Entries with model source code:
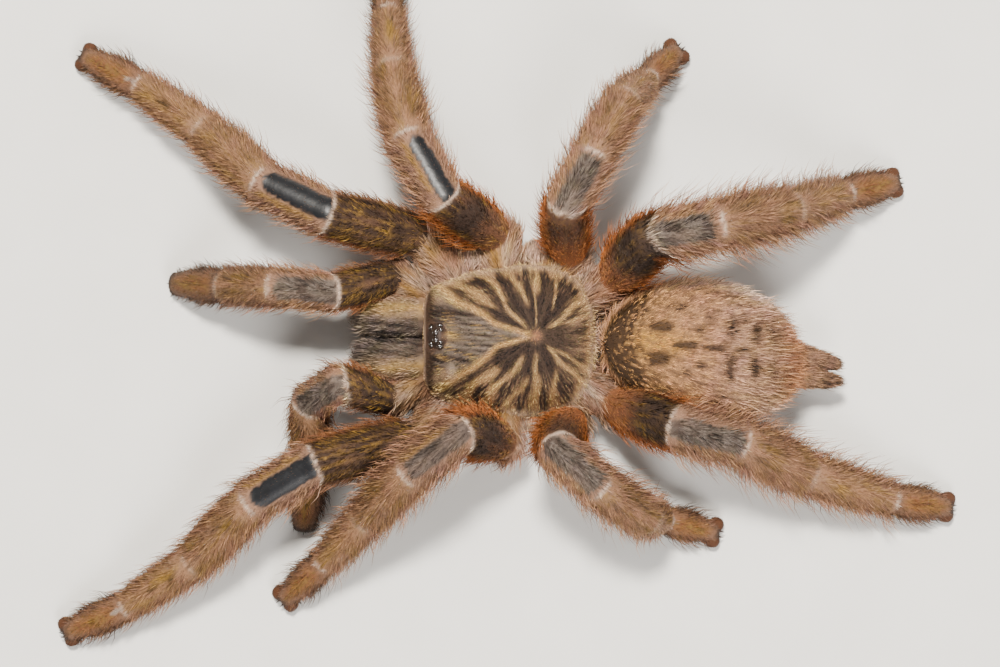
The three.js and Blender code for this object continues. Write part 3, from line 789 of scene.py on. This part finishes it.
def growCoat(name, own, hair, styleOf, flowOf, unwrapOf, material, slot, seed, source=None):
    points, surfaceNormals, triangles, faceRods, markSource = source or skinSource
    dice = np.random.default_rng(seed)
    triangles, faceRods = triangles[own], faceRods[own]
    below = surfaceNormals[triangles[:, 0], 2] < -0.5
    density = hair["under"] + hair["over"]
    roots, normals, chosen = scatter(points, surfaceNormals, triangles,
                                     np.where(below, hair.get("below", 0.55), 1.0) * density, seed + 100)
    marks = markSource(roots, normals, faceRods[chosen])
    keep = dice.random(len(roots)) > marks[5] * 0.8
    place = roots, normals, owner = roots[keep], normals[keep], faceRods[chosen][keep]
    marks, count = marks[:, keep], len(roots)
    polished = marks[5]
    length, lift, sparse = styleOf(*place)
    isLong = dice.random(count) < hair["over"] / density * (sparse * (1 - polished))
    length = length * (1 - 0.5 * polished) * dice.uniform(0.7, 1.1, count)
    lift = lift * (1 - 0.6 * polished) * dice.uniform(0.5, 1.3, count) * np.where(isLong, 1.25, 0.9)
    width = np.where(isLong, hair["thick"], hair["thin"]) * dice.uniform(0.8, 1.15, count)
    dice = np.random.default_rng(seed + 200)
    points, faces, owners, tips = hairMesh(roots, normals, flowOf(*place),
                                           length * np.where(isLong, hair.get("reach", 1.35), 0.85),
                                           lift, width, isLong, hair, dice)
    points[:, 2] = np.maximum(points[:, 2], 0.02)
    lock = 0.5 + 0.5 * ripple(roots, 1.5, seed + 201)
    attributes = packMarks(marks[:, owners])
    attributes["strand"] = together(tips, dice.random(count)[owners], lock[owners])
    sideways = 0.5 + np.resize([-0.5, 0, 0.5], len(tips)) * (tips < 1)
    uv = 0.01 + 0.97 * unwrapOf(*place)[owners] + together(sideways, tips) * 0.003
    makePiece(name, points, faces, material, slot, attributes, uv)
    print(name, count, "hairs,", len(faces), "triangles")


skinTriangles = np.concatenate([skinFaces[:, [0, 1, 2]], skinFaces[:, [0, 2, 3]]])
triangleRods = skinRods[skinTriangles[:, 0]]
skinSource = (skinPoints, skinNormals, skinTriangles, triangleRods, marksOf)
skinRegion = rodRegion[triangleRods]
# hair length over each part of a limb, femur to tarsus, coxa and tuft: on top and at the sides
lengthOnTop = np.array([0.85, 1.0, 1.15, 1.05, 0.6, 1.45, 0.24])
lengthAside = np.array([1.65, 1.95, 2.0, 1.75, 1.35, 1.6, 0.24])


# Each coat has a style (length, lift and share of long hairs), a flow and an unwrap.
def limbStyle(points, normals, owner):
    past, short, angle = limbPlace(points, owner)
    part, pair = rodPart[owner], pairOf[rodRegion[owner]]
    around = abs(angle)
    aside = ease(around, 0.7, 1.6)
    length = lengthOnTop[part] * (1 - aside) + lengthAside[part] * aside
    behind = aside * np.where(pair == 4, 1, np.where(pair > 1, 0.5, 0.15)) * ((part >= 1) & (part <= 3))
    length = length * (1 + 0.42 * behind) * np.where(pair == 0, 0.85, 1)
    length = length * np.where((part == 0) & (pair >= 2), 1 + 0.3 * aside, 1)
    length = length * np.where(part == 4, 0.42 + 0.85 * hump(past / rods["length"][owner], 0.4, 0.45), 1)
    atJoint = ease(abs(np.minimum(*jointPlace(points, owner))), 0.2, 1.3)
    length = length * np.where((part < 4) & (around < 1.4), 0.35 + 0.65 * atJoint, 1)
    lift = 0.27 + 0.24 * aside + 0.2 * behind + (part == 4) * (0.12 * aside - 0.04)
    return length, lift + 0.25 * (part == 6) - 0.06 * (part == 0), part != 6


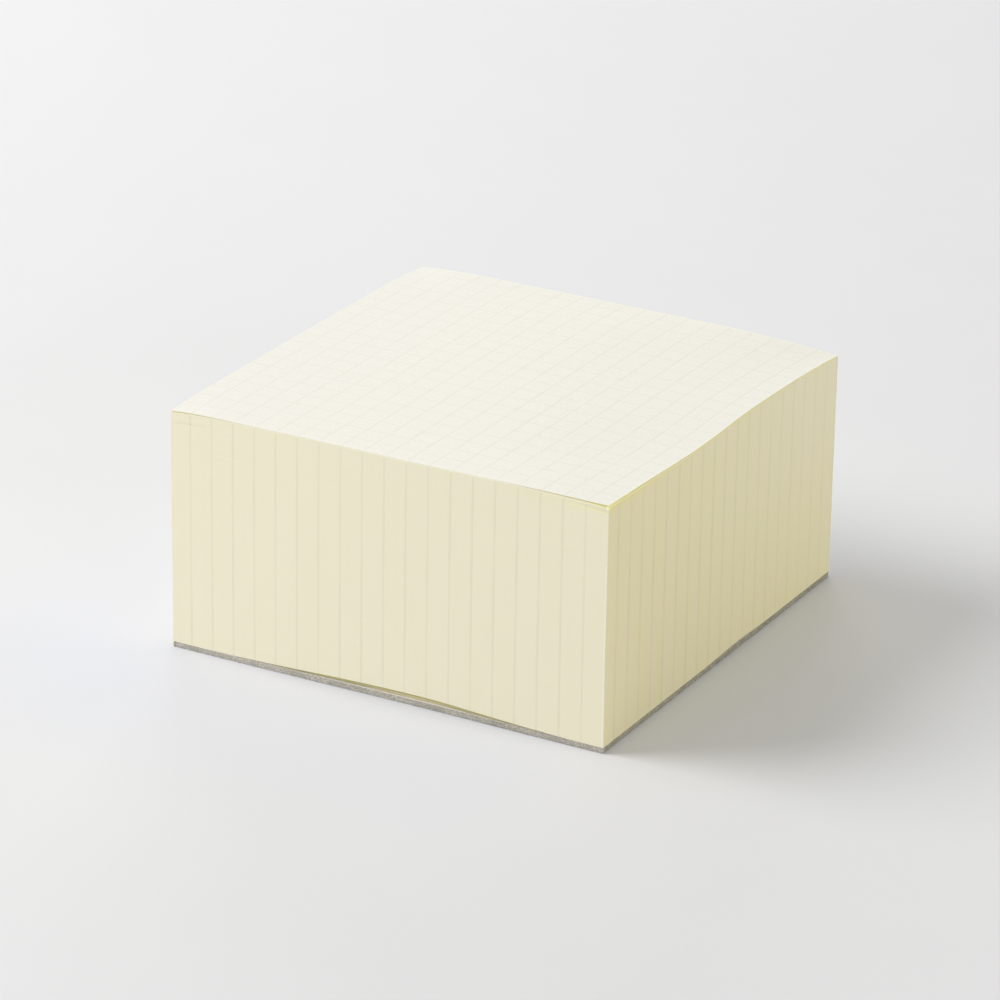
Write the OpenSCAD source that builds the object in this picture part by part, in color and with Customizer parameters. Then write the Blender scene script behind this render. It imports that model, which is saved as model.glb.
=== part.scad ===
// Square memo pad: a block of ruled cream sheets on a grey board, glued along its back edge.
// +Z is up through the stack, the open front edge faces -Y and the glued edge faces +Y.
// The origin is the middle of the footprint, on the table that the pad stands on.

/* [Sheets] */
// Width of a sheet, along the open front edge
sheet_w = 99.5; // [70:0.5:150]
// Depth of a sheet, from the front edge to the glued edge
sheet_d = 99.2; // [70:0.1:150]
// Height of the sheets at the glued edge, where they are pressed together
stack_h = 49.9; // [20:0.1:90]

/* [Backing board] */
// Thickness of the grey board under the sheets
board_t = 1.3; // [0.6:0.1:3]

/* [Glued edge] */
// Thickness of the glue film brushed over the back edge
glue_t = 0.3; // [0.2:0.05:1]
// Height of the film's lower edge over the table
glue_foot = 0.2; // [0.1:0.05:0.5]

/* [Ruling] */
// Side of one printed square
grid_pitch = 5; // [4:0.5:12]
// Distance of the first line from the left edge
first_line_x = 4.5; // [1:0.1:10]
// Distance of the first line from the front edge
first_line_y = 4.2; // [1:0.1:10]
// Width of a printed line
line_w = 0.25; // [0.15:0.05:0.6]
// Thickness of the ink film
ink_t = 0.05; // [0.03:0.01:0.1]
// Distance that the line ends on the cut sides stop short of the top and bottom edges
line_stop = 0.3; // [0.2:0.05:1]

/* [Waves in the top] */
// Rise of the top from the glued edge to the open front edge, where the sheets lie looser
front_rise = 1.15; // [0:0.05:3]
// Height of the lift in the front edge, near its right end
lift_h = 0.4; // [0:0.05:1.5]
// Distance of the lift's middle from the right side
lift_from_right = 13; // [0:1:30]
// Half the length of the lift
lift_half = 35; // [10:1:60]
// Distance that the lift reaches back from the front edge
lift_reach = 20; // [5:1:60]
// Depth of the sag in the right edge
sag_h = 0.5; // [0:0.05:1.5]
// Distance of the sag's middle from the front edge
sag_from_front = 36; // [10:1:60]
// Half the length of the sag
sag_half = 24; // [8:1:50]
// Height of the swell in the right edge, behind the sag
swell_h = 0.15; // [0:0.05:1]
// Distance of the swell's middle from the front edge
swell_from_front = 60; // [10:1:69]
// Half the length of the swell
swell_half = 16; // [8:1:50]
// Distance that the sag and the swell reach in from the right edge
ripple_reach = 35; // [5:1:70]
// Drop of the corner at the right end of the glued edge
right_droop = 1.3; // [0:0.05:3]
// Distance that this drop reaches from its corner
right_droop_reach = 30; // [5:1:60]
// Drop of the corner at the left end of the glued edge
left_droop = 0.8; // [0:0.05:3]
// Distance that this drop reaches from its corner
left_droop_reach = 18; // [5:1:60]
// Drop of the left corner of the front edge
front_droop = 0.5; // [0:0.05:2]
// Distance that this drop reaches from its corner
front_droop_reach = 12; // [5:1:60]

/* [Gaps over the board] */
// Height of the arch of the lowest sheets over the board, at the front edge
arch_h = 1.05; // [0:0.05:2]
// Distance of the arch's left foot from the left side
arch_from_left = 9; // [0:1:25]
// Distance of the arch's right foot from the right side
arch_from_right = 2.5; // [0:0.5:25]
// Distance that the arch reaches back under the sheets
arch_reach = 45; // [10:1:65]
// Height of the small gap in the right side
slot_h = 0.5; // [0:0.05:1]
// Distance of this gap's middle from the front edge
slot_from_front = 57; // [20:1:60]
// Half the length of this gap
slot_half = 14; // [5:1:20]
// Distance that this gap reaches in from the right side
slot_reach = 18; // [5:1:40]

/* [Hidden] */

left_x = -sheet_w / 2;
right_x = sheet_w / 2;
// The glue film at the back and the ink at the front count in the footprint
front_y = -(sheet_d + glue_t + ink_t) / 2 + ink_t;
back_y = front_y + sheet_d;

arch_half = (sheet_w - arch_from_left - arch_from_right) / 2;
arch_x = left_x + arch_from_left + arch_half;

// The last line of each set keeps its full width inside the sheet
lines_x = [for (at = [first_line_x : grid_pitch : sheet_w - line_w]) left_x + at];
lines_y = [for (at = [first_line_y : grid_pitch : sheet_d - line_w]) front_y + at];

// Both sides of each printed line, with the sheet's own edges
function marks(low, lines, high) = concat(
    [low],
    [for (line = lines) each [line - line_w / 2, line + line_w / 2]],
    [high]
);
top_xs = marks(left_x, lines_x, right_x);
top_ys = marks(front_y, lines_y, back_y);

// The underside is plainer than the top and has wider steps
under_steps_x = 16;
under_steps_y = 6;
under_xs = [for (i = [0 : under_steps_x]) left_x + sheet_w * i / under_steps_x];
under_ys = [for (j = [0 : under_steps_y]) front_y + sheet_d * j / under_steps_y];

// Smooth rise and fall: 1 at 0, and 0 from -1 outwards and from 1 outwards
function hump(t) = abs(t) < 1 ? (1 + cos(180 * t)) / 2 : 0;

// Drop at a distance from the corner that hangs down
function droop(distance, drop, reach) = drop * pow(max(0, 1 - distance / reach), 2);

// Height of the top sheet
function top_z(x, y) =
    let (
        from_left = x - left_x,
        from_right = right_x - x,
        from_front = y - front_y,
        from_back = back_y - y
    )
    board_t + stack_h
    + front_rise * from_back / sheet_d
    + lift_h * hump((from_right - lift_from_right) / lift_half) * hump(from_front / lift_reach)
    - sag_h * hump((from_front - sag_from_front) / sag_half) * hump(from_right / ripple_reach)
    + swell_h * hump((from_front - swell_from_front) / swell_half) * hump(from_right / ripple_reach)
    - droop(norm([from_right, from_back]), right_droop, right_droop_reach)
    - droop(norm([from_left, from_back]), left_droop, left_droop_reach)
    - droop(norm([from_left, from_front]), front_droop, front_droop_reach);

// Height of the lowest sheet, which lies on the board but for the arch and the small gap
function under_z(x, y) =
    board_t
    + arch_h * hump((x - arch_x) / arch_half) * hump((y - front_y) / arch_reach)
    + slot_h * hump((y - front_y - slot_from_front) / slot_half) * hump((right_x - x) / slot_reach);

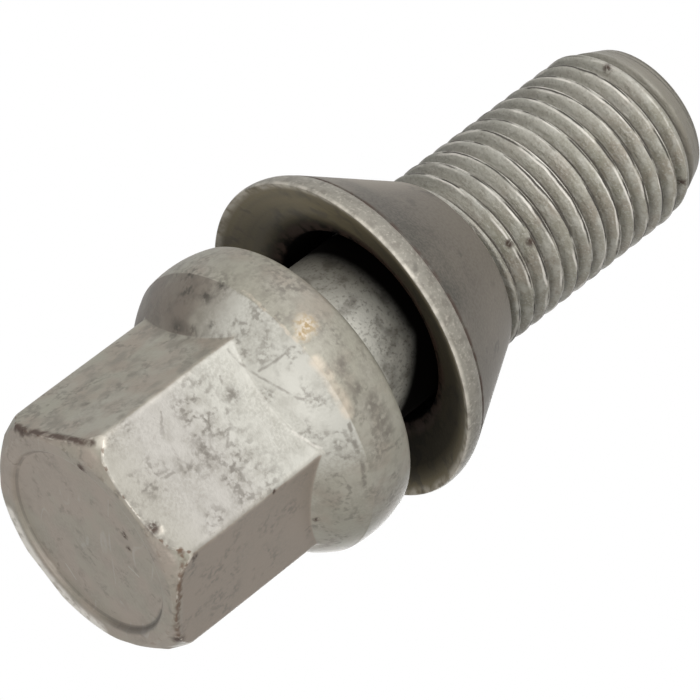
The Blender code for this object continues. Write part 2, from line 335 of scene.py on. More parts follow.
def head_rows(head, thread, angle):
    """Profile rows of the head, the flange and the neck, one profile for each column.

    The end chamfer and the domed shoulder are turned shapes and the flats between them are the
    hexagon, so the heights where they meet differ from column to column.
    """
    mid_flat = off_corner_angle(angle) / (SECTOR / 2)
    hexagon = hexagon_radius(angle, head.across_flats, head.corner_radius)
    worn_hexagon = hexagon_radius(angle, head.across_flats, head.corner_radius + head.corner_wear)
    face = head.face_diameter / 2 + head.face_shift * np.maximum(np.sin(angle), 0.0)
    face = np.minimum(face, worn_hexagon - CHAMFER_LEAST * MM)
    ease = head.ease_diameter / 2
    recess = head.recess_diameter / 2
    depth = head.recess_depth
    slope = math.tan(head.chamfer_angle)
    steep = math.tan(head.ease_angle)
    ease_height = (ease - face) * slope
    ease_radius = np.minimum(ease, face + EASE_SHARE * (worn_hexagon - face))
    edge_height = np.where(worn_hexagon < ease, (worn_hexagon - face) * slope,
                           ease_height + (worn_hexagon - ease) * steep)

    band_start = head.shoulder_start + head.shoulder_height
    band_end = band_start + head.flange_height
    seat_height = band_end + head.flange_edge
    flange = head.flange_diameter / 2
    top = (flange - head.flange_top_drop, band_start)
    foot = (head.shoulder_start_diameter / 2, head.shoulder_start)
    centre, bend = arc_centre(top, foot, head.shoulder_bulge)
    first = np.arcsin(np.clip((hexagon - centre[0]) / bend, -1.0, 1.0))
    last = math.asin((top[0] - centre[0]) / bend)

    crest = thread.diameter / 2
    neck = crest - PITCH_DEPTH * thread.pitch
    seat_edge = flange - head.flange_seat_drop - head.flange_edge
    seat_inner = neck + head.neck_fillet
    ball_centre = seat_height - sphere_height(head.ball_radius, seat_edge)
    fillet_height = ball_centre + sphere_height(head.ball_radius, seat_inner)

    corners = [
        (0.0, depth, 0.0, 9, 0.0),
        (recess - depth / 2, depth, RECESS_ROUND * MM, 2, -0.5),
        (recess, 0.0, RECESS_ROUND * MM, 3, 0.35),
        (face, 0.0, FACE_ROUND * MM, 2, 0.5),
        (ease_radius, (ease_radius - face) * slope, EASE_ROUND * MM, 2, 0.0),
        (worn_hexagon, edge_height, END_ROUND * MM, 3, 1.0),
        (0.3 * worn_hexagon + 0.7 * hexagon, edge_height + WEAR_FADING * MM, 0.0, 2, 0.0),
        (hexagon, edge_height + WEAR_GONE * MM, 0.0, 10, 0.0),
    ]
    junction = (centre[0] + bend * np.sin(first), centre[1] - bend * np.cos(first))
    corners.append((*junction, (SHOULDER_ROUND - SHOULDER_ROUND_FALL * mid_flat) * MM, 1, 0.0))
    for share in np.linspace(0, 1, 11)[2:-1]:
        along = first + (last - first) * share
        corners.append((centre[0] + bend * np.sin(along), centre[1] - bend * np.cos(along), 0.0, 1, 0.0))
    corners.append((top[0] + RIDGE_START[0] * MM, top[1] + RIDGE_START[1] * MM, 0.05 * MM, 1, 0.4))
    band_foot = (flange - head.flange_seat_drop, band_end)
    band_top = (top[0] + RIDGE_END[0] * MM, top[1] + RIDGE_END[1] * MM)
    bulge = (head.flange_seat_drop + head.flange_top_drop) / 2
    corners.append((*band_top, 0.04 * MM, 1, 0.5))
    corners += [(*place, 0.0, 1, 0.0) for place in reversed(arc_rows(band_foot, band_top, bulge, 9))]
    corners.append((*band_foot, 0.15 * MM, 1, 0.1))
    corners.append((seat_edge, seat_height, 0.12 * MM, 1, -0.9))
    for radius in np.linspace(seat_edge, seat_inner, 7)[1:-1]:
        corners.append((radius, ball_centre + sphere_height(head.ball_radius, radius), 0.0, 1, 0.0))
    fillet_top = (neck, fillet_height + head.neck_fillet)
    fillet_bulge = head.neck_fillet * (1 - math.sqrt(0.5))
    corners.append((seat_inner, fillet_height, 0.0, 1, -0.5))
    corners += [(*place, 0.0, 1, -0.5) for place in arc_rows((seat_inner, fillet_height), fillet_top,
                                                             fillet_bulge, 6)]
    corners.append((*fillet_top, 0.0, 9, -0.3))
    corners.append((neck, thread.start - thread.runout, 0.0, 1, 0.0))
    return rounded_rows(corners)


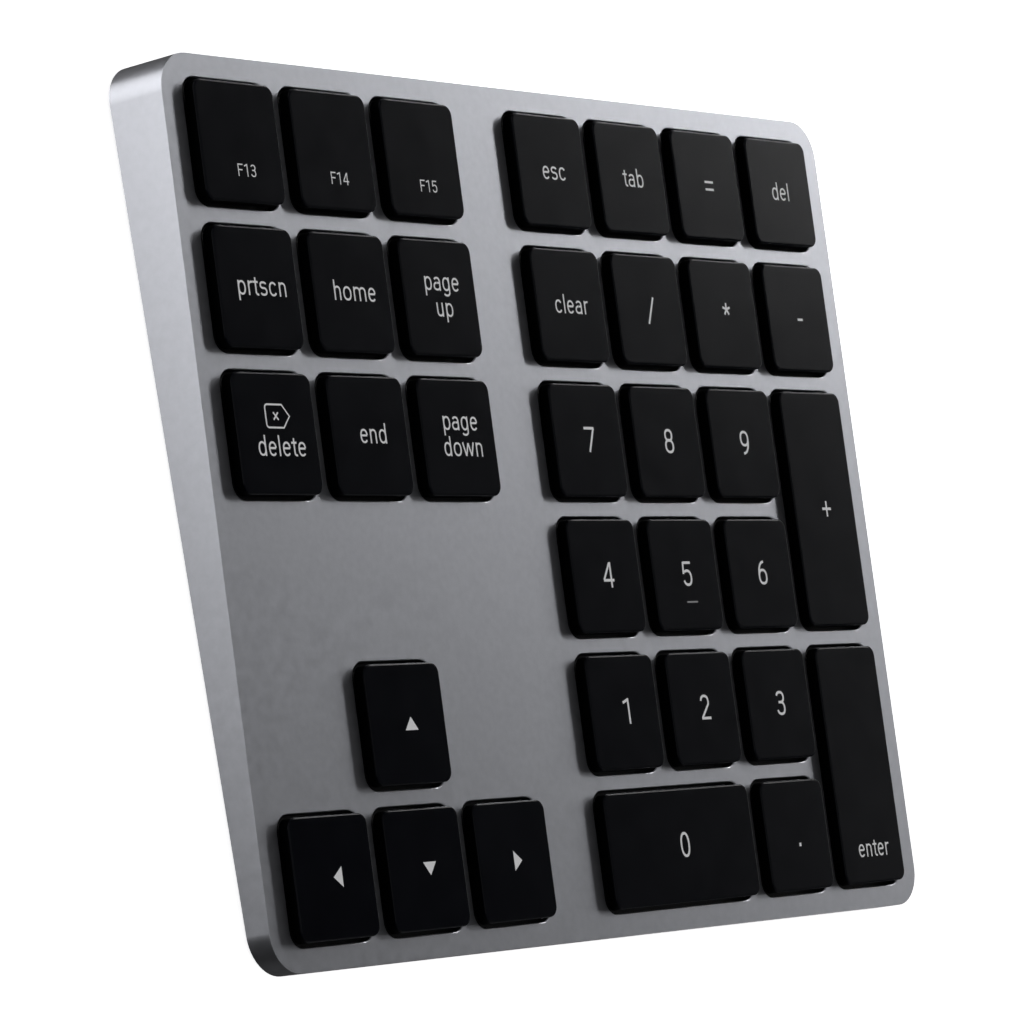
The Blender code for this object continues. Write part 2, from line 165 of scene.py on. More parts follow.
# ---- sockets and switch at the back ----
MOUTH = (0.3, 0.15)         # widening at the mouth of a slot: across, and along
PORT_WALL = 0.3
PORT_LIP = 0.1
PORT_FLARE = 1.5            # how much narrower the mouth is than the shell, in lips
FLARE_DEPTH = 0.2
PORT_BACK = 0.85            # thickness of the socket's back
TONGUE_H = 0.7
TONGUE_ROOT = 0.1           # how deep the tongue stands in the socket's back
TONGUE_R = 0.12
TONGUE_SIDE = 1.12          # from the shell's side to the tongue's
TONGUE_TIP = 1.05           # from the shell's mouth to the tongue's tip
TONGUE_TAPER = (0.3, 0.2, 0.15)     # at the tip: in width, in height, and its length
CONTACTS = 12
CONTACT_PITCH = 0.5
CONTACT_HALF = (0.13, 0.02)     # half the width, half the thickness
CONTACT_SPAN = (3.2, 0.4)       # from the tongue's tip to each end
CONTACT_LIFT = 0.005
RIDGES = 6
RIDGE = 0.22
RIDGE_TURNS = (0.25, 0.55, 0.8)     # shares of a ridge's pitch at which its outline turns

# ---- legends ----
PRINT_T = 0.015
PRINT_SINK = 0.003      # how deep the print stands in the keycap
WORD_EM = 3.62
FIGURE_EM = 5.0
F_KEY_EM = 2.33
STROKE = 0.075          # stroke width, as a share of the em
CLOSED = 1e-6           # a stroke whose ends are nearer than this is a loop
BEND = 2.3              # squareness of the round letters, 2 being an ellipse
FIGURE_MIDDLE = 0.355   # height of a figure's middle, in ems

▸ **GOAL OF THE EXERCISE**
Return, unchanged, the run of lines above that opens with the line containing "335 of scene.py on. More parts follow." and closes with the line containing "for each column.". Include both.

▸ **TASK RESULT**
The Blender code for this object continues. Write part 2, from line 335 of scene.py on. More parts follow.
def head_rows(head, thread, angle):
    """Profile rows of the head, the flange and the neck, one profile for each column.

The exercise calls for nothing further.